Monday, February 18, 2013

Glasner on finance


In Falling Real Interest Rates, Winner-Take-All Markets, and Lance Armstrong, David Glasner writes:

... insofar as reduced marginal tax rates contributed to an expansion of the financial sector of the economy, reduced marginal tax rates may have retarded, rather than spurred, growth. The problem with the financial sector is that the resources employed in that sector, especially resources devoted to trading, are socially wasted, the profits accruing to trading reflecting not net additions to output, but losses incurred by other traders.

I wouldn't say "socially wasted", but that's just me. Glasner's important point is that an expansion of the financial sector may have retarded growth. Now, that's not something you see economists say every day!

In Of the Component Parts of the Price of Commodities Adam Smith identified three things needed to create something of value: material to work on, the working, and tools to work with -- land, labor, and capital.

He called these "the three original sources of revenue". The sources of all income.

Creating things of value was central to Smith's analysis, because the creation of things of value is the source of the wealth of nations.
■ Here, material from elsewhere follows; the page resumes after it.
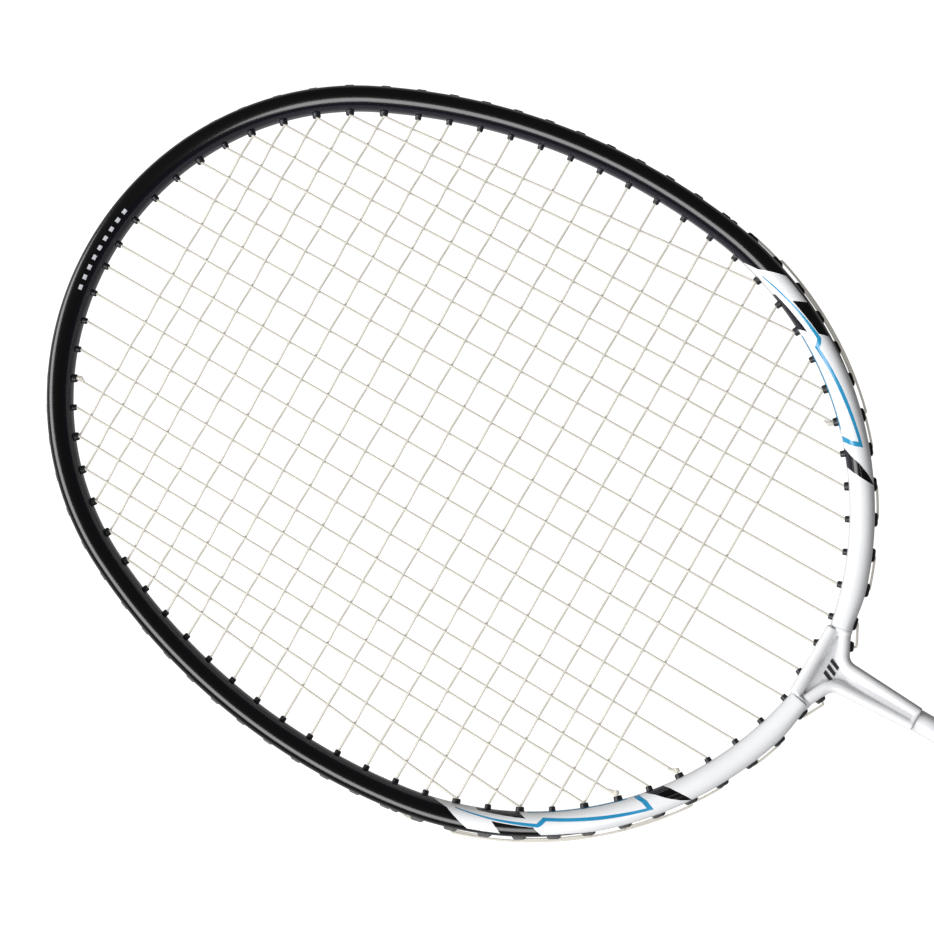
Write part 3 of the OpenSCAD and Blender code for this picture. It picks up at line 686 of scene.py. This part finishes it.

Work is the connection between the world of things and the world of value. If someone will pay you to do something, it is because they value whatever it is that they want done. When you do it for them, income is created. And if you add up all the income created in a year, you get GDP. (And you know how important GDP is.)

Smith pointed out that not all activities create value directly:

The interest of money is always a derivative revenue... All taxes, and all the revenue which is founded upon them, all salaries, pensions, and annuities of every kind, are ultimately derived from some one or other of those three original sources of revenue

All income arises from the three factors of production.

All income is cost. The cost is worthwhile because of the production derived from it; this is the meaning of the word "value".

But not all costs arise from the three factors of production. I recently referred to the interest of money as the factor of facilitation.

The problem with the financial sector is that the resources employed in that sector generate cost but not production. Granted, finance facilitates production. But there is no linear, one-for-one increase of output per dollar of financial cost.

Finance brings non-linearity into the picture. This is how it happens that questions of debt productivity and credit efficiency arise.

Comparable questions arise regarding the size of government, and for exactly the same reason. But everyone looks at the size of government, and no one looks at the size of finance, and therein lies the problem.

To paraphrase David Glasner, the income that accrues to finance is losses incurred by productive factors.